-- WHAT TO DO --
Give a verbatim quotation of every record.

[Scripts that build objects]
━━━━━━

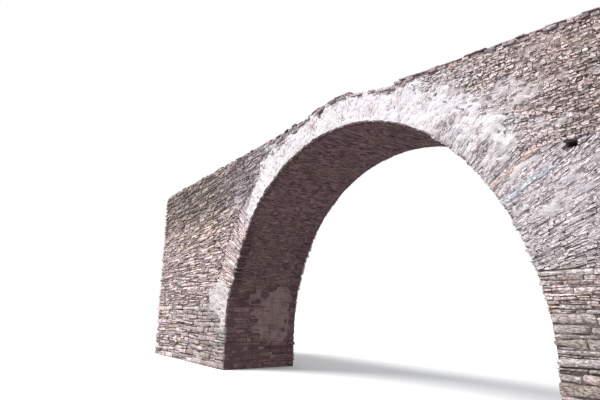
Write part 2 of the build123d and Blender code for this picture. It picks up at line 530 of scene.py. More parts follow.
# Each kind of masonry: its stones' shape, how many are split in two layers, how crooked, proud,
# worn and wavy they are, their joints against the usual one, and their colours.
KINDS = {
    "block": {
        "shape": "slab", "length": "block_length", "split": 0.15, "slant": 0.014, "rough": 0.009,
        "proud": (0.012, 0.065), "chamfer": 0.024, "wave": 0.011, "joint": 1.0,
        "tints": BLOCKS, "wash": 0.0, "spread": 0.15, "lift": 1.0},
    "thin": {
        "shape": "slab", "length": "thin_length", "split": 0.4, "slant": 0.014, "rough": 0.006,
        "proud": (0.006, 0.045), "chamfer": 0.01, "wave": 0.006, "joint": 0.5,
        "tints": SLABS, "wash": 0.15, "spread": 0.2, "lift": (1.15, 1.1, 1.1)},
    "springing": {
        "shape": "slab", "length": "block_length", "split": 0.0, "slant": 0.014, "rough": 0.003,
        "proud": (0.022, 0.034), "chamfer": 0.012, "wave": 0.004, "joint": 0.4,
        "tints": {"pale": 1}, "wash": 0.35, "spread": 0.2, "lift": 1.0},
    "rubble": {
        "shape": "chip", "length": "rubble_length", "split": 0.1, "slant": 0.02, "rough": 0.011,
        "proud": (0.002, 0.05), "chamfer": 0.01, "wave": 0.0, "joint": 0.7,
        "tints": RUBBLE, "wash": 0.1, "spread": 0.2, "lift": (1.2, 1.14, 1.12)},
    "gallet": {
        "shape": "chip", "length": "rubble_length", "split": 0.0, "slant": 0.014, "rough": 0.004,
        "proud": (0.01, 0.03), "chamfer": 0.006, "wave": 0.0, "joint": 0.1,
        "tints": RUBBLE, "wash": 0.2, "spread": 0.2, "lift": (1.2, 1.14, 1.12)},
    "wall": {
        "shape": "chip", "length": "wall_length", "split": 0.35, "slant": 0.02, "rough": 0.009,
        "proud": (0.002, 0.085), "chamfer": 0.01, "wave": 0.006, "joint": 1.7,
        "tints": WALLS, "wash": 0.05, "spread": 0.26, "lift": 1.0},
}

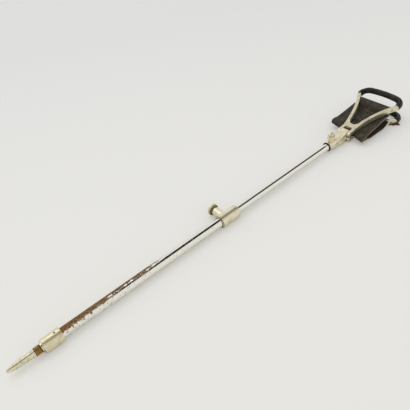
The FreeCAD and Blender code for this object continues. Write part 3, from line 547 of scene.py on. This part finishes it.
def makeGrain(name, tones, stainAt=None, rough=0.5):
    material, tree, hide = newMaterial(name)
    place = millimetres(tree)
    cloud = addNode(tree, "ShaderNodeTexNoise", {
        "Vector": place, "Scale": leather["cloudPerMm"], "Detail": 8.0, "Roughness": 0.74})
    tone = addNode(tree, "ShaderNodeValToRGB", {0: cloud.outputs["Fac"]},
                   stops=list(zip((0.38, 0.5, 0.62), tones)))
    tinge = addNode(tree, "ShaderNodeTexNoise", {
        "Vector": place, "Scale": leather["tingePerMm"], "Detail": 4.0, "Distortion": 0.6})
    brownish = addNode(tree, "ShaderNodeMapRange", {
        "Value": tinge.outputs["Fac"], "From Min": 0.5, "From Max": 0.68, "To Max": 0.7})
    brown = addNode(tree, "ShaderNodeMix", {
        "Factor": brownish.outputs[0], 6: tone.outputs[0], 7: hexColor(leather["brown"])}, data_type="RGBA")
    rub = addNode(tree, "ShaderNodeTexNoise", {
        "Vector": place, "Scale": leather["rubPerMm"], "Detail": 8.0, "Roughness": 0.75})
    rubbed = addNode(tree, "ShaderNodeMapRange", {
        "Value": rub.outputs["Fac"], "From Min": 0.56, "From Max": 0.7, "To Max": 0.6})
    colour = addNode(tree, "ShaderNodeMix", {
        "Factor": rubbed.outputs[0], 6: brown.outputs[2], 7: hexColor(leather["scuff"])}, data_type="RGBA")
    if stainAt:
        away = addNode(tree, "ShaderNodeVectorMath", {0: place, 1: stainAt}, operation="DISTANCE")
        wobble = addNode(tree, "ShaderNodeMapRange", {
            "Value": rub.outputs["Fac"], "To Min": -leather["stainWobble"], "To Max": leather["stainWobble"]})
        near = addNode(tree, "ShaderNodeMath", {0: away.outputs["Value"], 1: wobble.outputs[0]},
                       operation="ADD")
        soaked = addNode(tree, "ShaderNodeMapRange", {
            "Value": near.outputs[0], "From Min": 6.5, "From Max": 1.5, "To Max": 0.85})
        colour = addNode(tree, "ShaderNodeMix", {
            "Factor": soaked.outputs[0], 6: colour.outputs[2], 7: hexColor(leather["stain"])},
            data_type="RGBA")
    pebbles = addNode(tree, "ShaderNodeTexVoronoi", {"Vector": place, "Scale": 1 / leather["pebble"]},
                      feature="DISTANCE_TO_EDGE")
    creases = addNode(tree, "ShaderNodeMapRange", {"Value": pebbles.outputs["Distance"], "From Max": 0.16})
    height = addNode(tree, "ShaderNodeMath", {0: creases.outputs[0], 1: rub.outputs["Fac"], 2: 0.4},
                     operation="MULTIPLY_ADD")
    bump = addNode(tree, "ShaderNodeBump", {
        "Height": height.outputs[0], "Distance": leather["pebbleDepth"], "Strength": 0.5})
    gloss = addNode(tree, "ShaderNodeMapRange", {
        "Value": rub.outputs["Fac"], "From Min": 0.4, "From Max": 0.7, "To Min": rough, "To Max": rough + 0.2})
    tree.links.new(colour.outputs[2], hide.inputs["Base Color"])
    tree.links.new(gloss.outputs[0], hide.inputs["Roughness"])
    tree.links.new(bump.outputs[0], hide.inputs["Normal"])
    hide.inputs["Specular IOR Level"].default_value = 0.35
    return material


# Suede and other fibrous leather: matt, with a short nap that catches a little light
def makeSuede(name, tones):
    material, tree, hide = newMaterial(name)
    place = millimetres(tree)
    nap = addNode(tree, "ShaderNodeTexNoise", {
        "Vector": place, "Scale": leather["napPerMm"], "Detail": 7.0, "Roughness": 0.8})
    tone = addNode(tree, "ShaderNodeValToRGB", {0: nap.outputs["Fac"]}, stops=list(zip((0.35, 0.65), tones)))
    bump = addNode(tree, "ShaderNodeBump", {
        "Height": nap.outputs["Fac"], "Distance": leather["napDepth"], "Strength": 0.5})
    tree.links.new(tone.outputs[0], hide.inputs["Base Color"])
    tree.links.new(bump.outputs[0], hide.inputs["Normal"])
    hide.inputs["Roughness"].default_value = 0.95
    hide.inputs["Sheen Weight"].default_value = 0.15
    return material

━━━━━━

-- RESULT FOR THIS TASK --
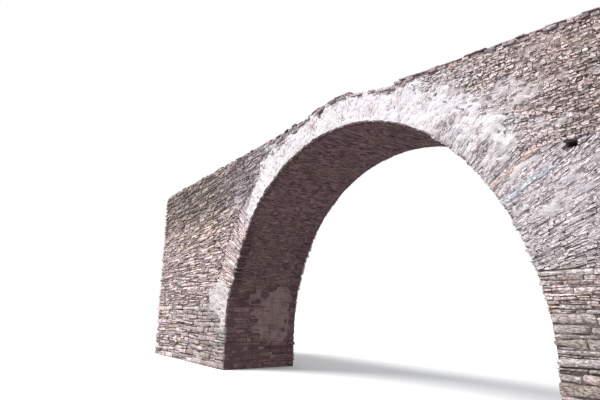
Write part 2 of the build123d and Blender code for this picture. It picks up at line 530 of scene.py. More parts follow.
# Each kind of masonry: its stones' shape, how many are split in two layers, how crooked, proud,
# worn and wavy they are, their joints against the usual one, and their colours.
KINDS = {
    "block": {
        "shape": "slab", "length": "block_length", "split": 0.15, "slant": 0.014, "rough": 0.009,
        "proud": (0.012, 0.065), "chamfer": 0.024, "wave": 0.011, "joint": 1.0,
        "tints": BLOCKS, "wash": 0.0, "spread": 0.15, "lift": 1.0},
    "thin": {
        "shape": "slab", "length": "thin_length", "split": 0.4, "slant": 0.014, "rough": 0.006,
        "proud": (0.006, 0.045), "chamfer": 0.01, "wave": 0.006, "joint": 0.5,
        "tints": SLABS, "wash": 0.15, "spread": 0.2, "lift": (1.15, 1.1, 1.1)},
    "springing": {
        "shape": "slab", "length": "block_length", "split": 0.0, "slant": 0.014, "rough": 0.003,
        "proud": (0.022, 0.034), "chamfer": 0.012, "wave": 0.004, "joint": 0.4,
        "tints": {"pale": 1}, "wash": 0.35, "spread": 0.2, "lift": 1.0},
    "rubble": {
        "shape": "chip", "length": "rubble_length", "split": 0.1, "slant": 0.02, "rough": 0.011,
        "proud": (0.002, 0.05), "chamfer": 0.01, "wave": 0.0, "joint": 0.7,
        "tints": RUBBLE, "wash": 0.1, "spread": 0.2, "lift": (1.2, 1.14, 1.12)},
    "gallet": {
        "shape": "chip", "length": "rubble_length", "split": 0.0, "slant": 0.014, "rough": 0.004,
        "proud": (0.01, 0.03), "chamfer": 0.006, "wave": 0.0, "joint": 0.1,
        "tints": RUBBLE, "wash": 0.2, "spread": 0.2, "lift": (1.2, 1.14, 1.12)},
    "wall": {
        "shape": "chip", "length": "wall_length", "split": 0.35, "slant": 0.02, "rough": 0.009,
        "proud": (0.002, 0.085), "chamfer": 0.01, "wave": 0.006, "joint": 1.7,
        "tints": WALLS, "wash": 0.05, "spread": 0.26, "lift": 1.0},
}

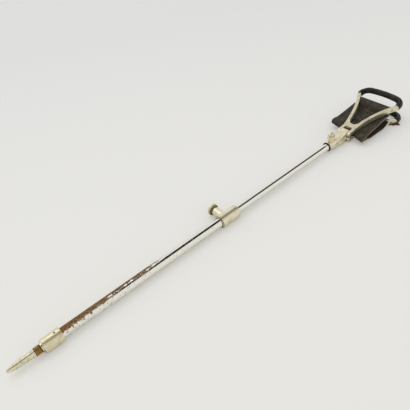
The FreeCAD and Blender code for this object continues. Write part 3, from line 547 of scene.py on. This part finishes it.
def makeGrain(name, tones, stainAt=None, rough=0.5):
    material, tree, hide = newMaterial(name)
    place = millimetres(tree)
    cloud = addNode(tree, "ShaderNodeTexNoise", {
        "Vector": place, "Scale": leather["cloudPerMm"], "Detail": 8.0, "Roughness": 0.74})
    tone = addNode(tree, "ShaderNodeValToRGB", {0: cloud.outputs["Fac"]},
                   stops=list(zip((0.38, 0.5, 0.62), tones)))
    tinge = addNode(tree, "ShaderNodeTexNoise", {
        "Vector": place, "Scale": leather["tingePerMm"], "Detail": 4.0, "Distortion": 0.6})
    brownish = addNode(tree, "ShaderNodeMapRange", {
        "Value": tinge.outputs["Fac"], "From Min": 0.5, "From Max": 0.68, "To Max": 0.7})
    brown = addNode(tree, "ShaderNodeMix", {
        "Factor": brownish.outputs[0], 6: tone.outputs[0], 7: hexColor(leather["brown"])}, data_type="RGBA")
    rub = addNode(tree, "ShaderNodeTexNoise", {
        "Vector": place, "Scale": leather["rubPerMm"], "Detail": 8.0, "Roughness": 0.75})
    rubbed = addNode(tree, "ShaderNodeMapRange", {
        "Value": rub.outputs["Fac"], "From Min": 0.56, "From Max": 0.7, "To Max": 0.6})
    colour = addNode(tree, "ShaderNodeMix", {
        "Factor": rubbed.outputs[0], 6: brown.outputs[2], 7: hexColor(leather["scuff"])}, data_type="RGBA")
    if stainAt:
        away = addNode(tree, "ShaderNodeVectorMath", {0: place, 1: stainAt}, operation="DISTANCE")
        wobble = addNode(tree, "ShaderNodeMapRange", {
            "Value": rub.outputs["Fac"], "To Min": -leather["stainWobble"], "To Max": leather["stainWobble"]})
        near = addNode(tree, "ShaderNodeMath", {0: away.outputs["Value"], 1: wobble.outputs[0]},
                       operation="ADD")
        soaked = addNode(tree, "ShaderNodeMapRange", {
            "Value": near.outputs[0], "From Min": 6.5, "From Max": 1.5, "To Max": 0.85})
        colour = addNode(tree, "ShaderNodeMix", {
            "Factor": soaked.outputs[0], 6: colour.outputs[2], 7: hexColor(leather["stain"])},
            data_type="RGBA")
    pebbles = addNode(tree, "ShaderNodeTexVoronoi", {"Vector": place, "Scale": 1 / leather["pebble"]},
                      feature="DISTANCE_TO_EDGE")
    creases = addNode(tree, "ShaderNodeMapRange", {"Value": pebbles.outputs["Distance"], "From Max": 0.16})
    height = addNode(tree, "ShaderNodeMath", {0: creases.outputs[0], 1: rub.outputs["Fac"], 2: 0.4},
                     operation="MULTIPLY_ADD")
    bump = addNode(tree, "ShaderNodeBump", {
        "Height": height.outputs[0], "Distance": leather["pebbleDepth"], "Strength": 0.5})
    gloss = addNode(tree, "ShaderNodeMapRange", {
        "Value": rub.outputs["Fac"], "From Min": 0.4, "From Max": 0.7, "To Min": rough, "To Max": rough + 0.2})
    tree.links.new(colour.outputs[2], hide.inputs["Base Color"])
    tree.links.new(gloss.outputs[0], hide.inputs["Roughness"])
    tree.links.new(bump.outputs[0], hide.inputs["Normal"])
    hide.inputs["Specular IOR Level"].default_value = 0.35
    return material


# Suede and other fibrous leather: matt, with a short nap that catches a little light
def makeSuede(name, tones):
    material, tree, hide = newMaterial(name)
    place = millimetres(tree)
    nap = addNode(tree, "ShaderNodeTexNoise", {
        "Vector": place, "Scale": leather["napPerMm"], "Detail": 7.0, "Roughness": 0.8})
    tone = addNode(tree, "ShaderNodeValToRGB", {0: nap.outputs["Fac"]}, stops=list(zip((0.35, 0.65), tones)))
    bump = addNode(tree, "ShaderNodeBump", {
        "Height": nap.outputs["Fac"], "Distance": leather["napDepth"], "Strength": 0.5})
    tree.links.new(tone.outputs[0], hide.inputs["Base Color"])
    tree.links.new(bump.outputs[0], hide.inputs["Normal"])
    hide.inputs["Roughness"].default_value = 0.95
    hide.inputs["Sheen Weight"].default_value = 0.15
    return material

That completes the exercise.